■ **Problem description**: Repeat exactly each line of the data provided below.

■ **Material**:
>> Start
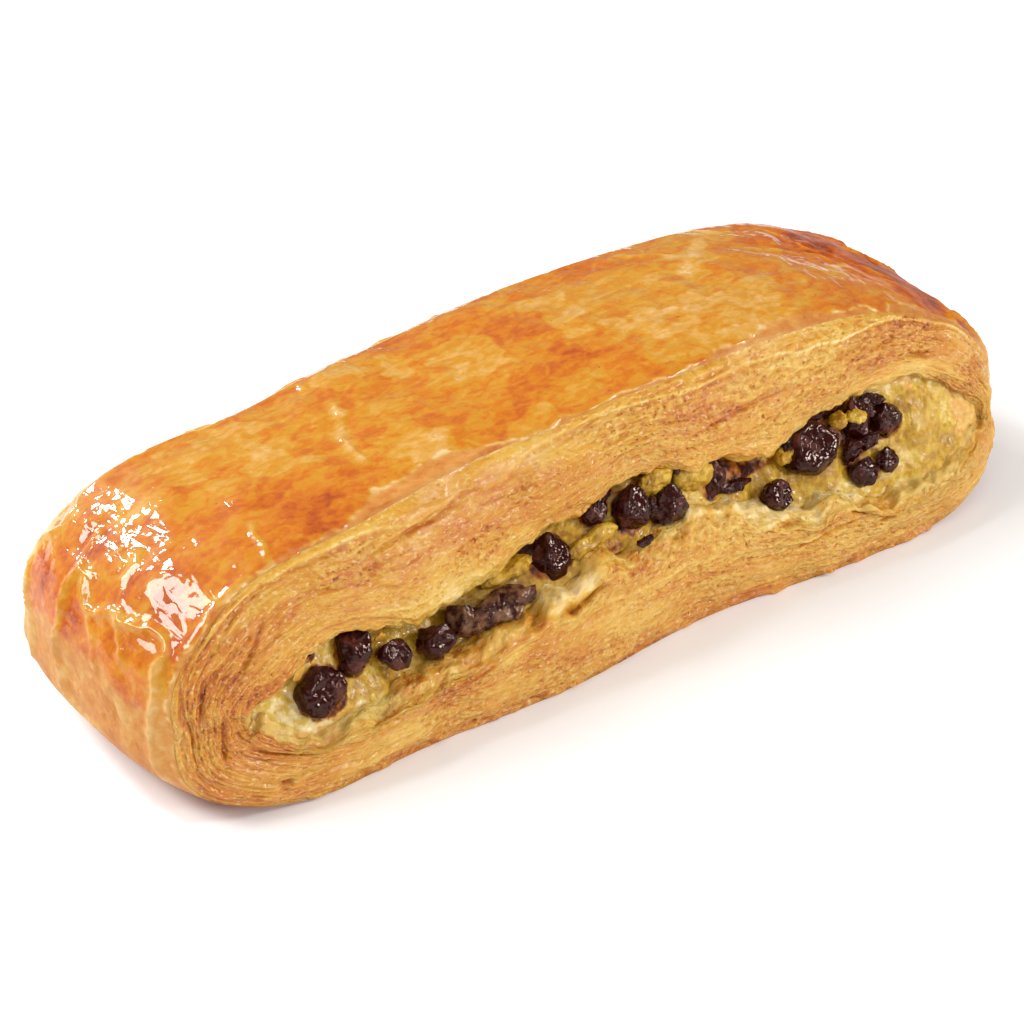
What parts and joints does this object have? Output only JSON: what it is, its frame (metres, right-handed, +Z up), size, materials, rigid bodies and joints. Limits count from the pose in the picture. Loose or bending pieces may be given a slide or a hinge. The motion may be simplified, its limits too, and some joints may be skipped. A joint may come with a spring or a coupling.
{
  "type": "pain suisse pastry",
  "caption": "Glazed oblong pastry of laminated dough folded over a layer of custard and chocolate chips, cut along both long sides so that the layers and the filling show.",
  "frame": {"origin": "middle of the pastry's box on the flat base it rests on", "axes": "+X along the length, +Z up out of the base towards the glazed top, -Y out of the cut face that shows its chips best"},
  "size_m": [0.15, 0.0562, 0.039],
  "materials": {
    "baked_dough": "golden baked layers under a glossy egg glaze",
    "custard_cream": "soft baked custard, slightly glossy",
    "chocolate": "dark chocolate, melted and set, glossy"
  },
  "bodies": {
    "root": {"dough": "baked_dough", "custard": "custard_cream", "chip_01": "chocolate", "chip_02": "chocolate", "chip_03": "chocolate", "chip_04": "chocolate", "chip_05": "chocolate", "chip_06": "chocolate", "chip_07": "chocolate", "chip_08": "chocolate", "chip_09": "chocolate", "chip_10": "chocolate", "chip_11": "chocolate", "chip_12": "chocolate", "chip_13": "chocolate", "chip_14": "chocolate", "chip_15": "chocolate", "chip_16": "chocolate", "chip_17": "chocolate", "chip_18": "chocolate", "chip_19": "chocolate", "chip_20": "chocolate", "chip_21": "chocolate", "chip_22": "chocolate", "chip_23": "chocolate", "chip_24": "chocolate", "chip_25": "chocolate", "chip_26": "chocolate", "chip_27": "chocolate", "chip_28": "chocolate", "chip_29": "chocolate", "chip_30": "chocolate"}
  },
  "joints": []
}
>> End
■ **Answer to this exercise**:
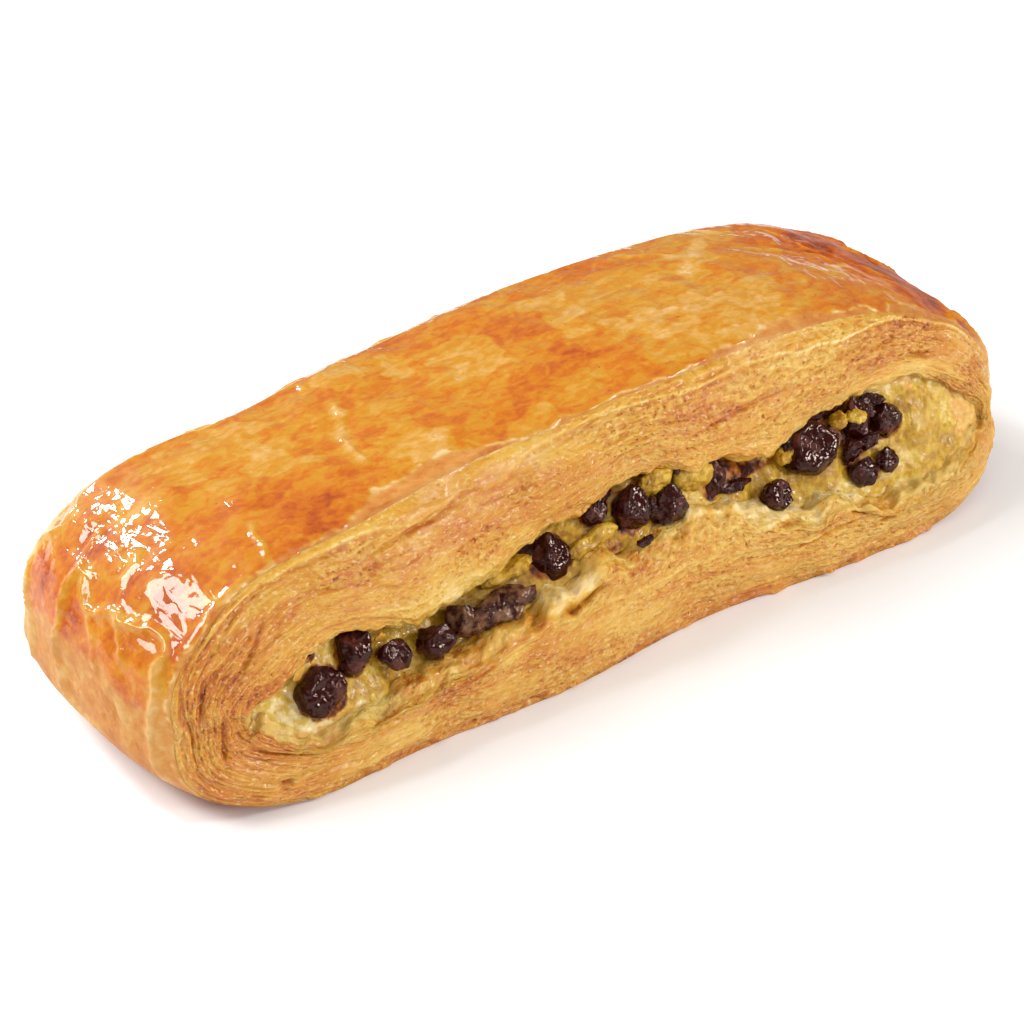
What parts and joints does this object have? Output only JSON: what it is, its frame (metres, right-handed, +Z up), size, materials, rigid bodies and joints. Limits count from the pose in the picture. Loose or bending pieces may be given a slide or a hinge. The motion may be simplified, its limits too, and some joints may be skipped. A joint may come with a spring or a coupling.
{
  "type": "pain suisse pastry",
  "caption": "Glazed oblong pastry of laminated dough folded over a layer of custard and chocolate chips, cut along both long sides so that the layers and the filling show.",
  "frame": {"origin": "middle of the pastry's box on the flat base it rests on", "axes": "+X along the length, +Z up out of the base towards the glazed top, -Y out of the cut face that shows its chips best"},
  "size_m": [0.15, 0.0562, 0.039],
  "materials": {
    "baked_dough": "golden baked layers under a glossy egg glaze",
    "custard_cream": "soft baked custard, slightly glossy",
    "chocolate": "dark chocolate, melted and set, glossy"
  },
  "bodies": {
    "root": {"dough": "baked_dough", "custard": "custard_cream", "chip_01": "chocolate", "chip_02": "chocolate", "chip_03": "chocolate", "chip_04": "chocolate", "chip_05": "chocolate", "chip_06": "chocolate", "chip_07": "chocolate", "chip_08": "chocolate", "chip_09": "chocolate", "chip_10": "chocolate", "chip_11": "chocolate", "chip_12": "chocolate", "chip_13": "chocolate", "chip_14": "chocolate", "chip_15": "chocolate", "chip_16": "chocolate", "chip_17": "chocolate", "chip_18": "chocolate", "chip_19": "chocolate", "chip_20": "chocolate", "chip_21": "chocolate", "chip_22": "chocolate", "chip_23": "chocolate", "chip_24": "chocolate", "chip_25": "chocolate", "chip_26": "chocolate", "chip_27": "chocolate", "chip_28": "chocolate", "chip_29": "chocolate", "chip_30": "chocolate"}
  },
  "joints": []
}